Gov. Murphy calls out ‘bozos’ spreading coronavirus rumor involving daughter
New Jersey Gov. Phil Murphy criticized “bozos” who he said were promoting a conspiracy theory that he and his family were defying coronavirus restrictions so his daughter could hold a wedding.
Erin Murphy, a 20-year-old college student, is self-quarantining in New Jersey after coming home from Virginia, according to the governor. Virginia was among the states added to New Jersey’s travel quarantine earlier this week.
“There’s insanity on social media sometimes,” Murphy said during a coronavirus briefing on Wednesday. “That’s my daughter, who did not have a bachelorette party, is not engaged, and is not getting married this weekend. Just for the record, to all of you bozos out there who think otherwise.”
The United States reported more than 1,000 new deaths for the second day in a row, driven by a sharp increases in Arizona, South Carolina, Florida, and Texas. At least 623,897 Americans have died after contracting coronavirus, according to Johns Hopkins University, which reported 1,195 new deaths Wednesday.

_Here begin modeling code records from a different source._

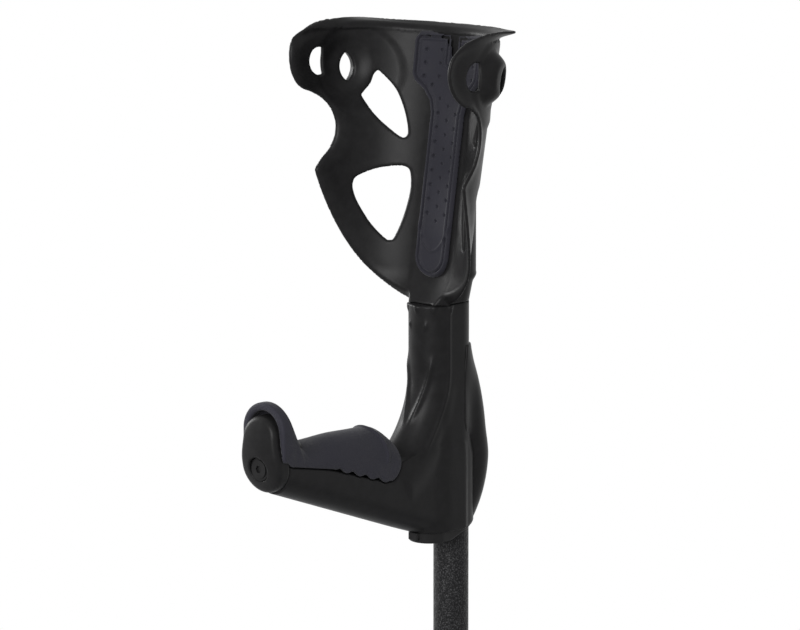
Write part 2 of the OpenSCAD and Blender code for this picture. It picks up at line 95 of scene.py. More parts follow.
def spread(tree, source, low, high, to_low, to_high):
    """Maps a value from one range to another, held at the ends."""
    n = tree.nodes.new("ShaderNodeMapRange")
    for label, value in (("From Min", low), ("From Max", high), ("To Min", to_low), ("To Max", to_high)):
        n.inputs[label].default_value = value
    tree.links.new(source, n.inputs["Value"])
    return n.outputs["Result"]


def finish_of(name, colour, rough, specular=0.5, metallic=0.0):
    """A plain material to which a finish is added; returns it, its tree, its shader and its object coordinates."""
    m = bpy.data.materials.new(name)
    m.use_nodes = True
    tree = m.node_tree
    shader = tree.nodes["Principled BSDF"]
    shader.inputs["Base Color"].default_value = (*colour, 1)
    shader.inputs["Roughness"].default_value = rough
    shader.inputs["Specular IOR Level"].default_value = specular
    shader.inputs["Metallic"].default_value = metallic
    m.diffuse_color = (*colour, 1)
    where = tree.nodes.new("ShaderNodeTexCoord").outputs["Object"]
    return m, tree, shader, where


def tinted(tree, shader, mask, low, high):
    """Base colour that goes from low to high with a mask."""
    mix = tree.nodes.new("ShaderNodeMix")
    mix.data_type = "RGBA"
    mix.inputs[6].default_value = (*low, 1)
    mix.inputs[7].default_value = (*high, 1)
    wire(tree, (mask, mix.inputs[0]), (mix.outputs[2], shader.inputs["Base Color"]))


def bumped(tree, shader, height, distance, strength=1.0, over=None):
    """Adds a bump of so many metres, on top of another bump if one is given."""
    bump = tree.nodes.new("ShaderNodeBump")
    bump.inputs["Distance"].default_value = distance
    bump.inputs["Strength"].default_value = strength
    wire(tree, (height, bump.inputs["Height"]))
    if over is not None:
        wire(tree, (over, bump.inputs["Normal"]))
    wire(tree, (bump.outputs["Normal"], shader.inputs["Normal"]))
    return bump.outputs["Normal"]


def dress(node, material):
    """Gives a carried-over solid its material."""
    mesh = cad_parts[node].data
    mesh.materials.clear()
    mesh.materials.append(material)


hammered, tree, shader, where = finish_of("hammered_black", (0.011, 0.011, 0.012), 0.34, 0.12)
cells = tree.nodes.new("ShaderNodeTexVoronoi")
cells.feature = "SMOOTH_F1"
cells.inputs["Scale"].default_value = 420
cells.inputs["Smoothness"].default_value = 0.8
swirl = noise(tree, 1300, 3, 0.6, where)
wire(tree, (where, cells.inputs["Vector"]))
# painted glints: grey flecks from a fine noise, put into the base colour where high spots would catch the light
painted_glint_flecks = spread(tree, swirl.outputs["Fac"], 0.5, 0.68, 0.0, 1.0)
tinted(tree, shader, painted_glint_flecks, (0.005, 0.005, 0.0054), (0.07, 0.07, 0.072))
wire(tree, (spread(tree, cells.outputs["Distance"], 0, 0.6, 0.26, 0.46), shader.inputs["Roughness"]))
first = bumped(tree, shader, cells.outputs["Distance"], 0.0005, 0.8)
bumped(tree, shader, swirl.outputs["Fac"], 0.00018, 0.7, first)
dress("upper_tube", hammered)

# The lower tube: 19 mm aluminium, satin anodised, drawn along its length, with
# the spring button near its top; it slides in the upper tube.
bare, tree, shader, where = finish_of("satin_aluminium", (0.58, 0.58, 0.6), 0.34, 0.5, 1.0)
stretch = tree.nodes.new("ShaderNodeMapping")
stretch.inputs["Scale"].default_value = (1, 1, 0.02)
wire(tree, (where, stretch.inputs["Vector"]))
lines = noise(tree, 2600, 2, 0.6, stretch.outputs["Vector"])
wire(tree, (spread(tree, lines.outputs["Fac"], 0.3, 0.7, 0.27, 0.42), shader.inputs["Roughness"]))
bumped(tree, shader, lines.outputs["Fac"], 0.00003, 0.5)
dress("lower_tube", bare)

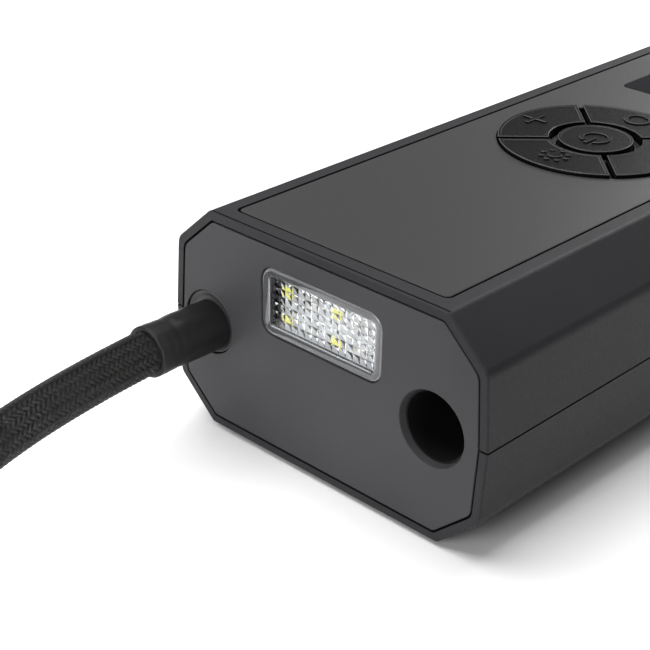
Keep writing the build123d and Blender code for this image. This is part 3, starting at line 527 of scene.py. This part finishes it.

Several cities, including Miami, Los Angeles, and Costa Mesa, Calif., will fine residents for not wearing a mask in public. Indiana, Minnesota, and Ohio all announced new mask mandates on Wednesday, joining Pennsylvania, New Jersey and at least 25 other states.
Two cafeterias in the White House complex were forced to close after an employee tested positive for coronavirus. According to the New York Times, the cafeterias are in the Eisenhower Executive Office Building and the New Executive Office Building, which are next to the West Wing.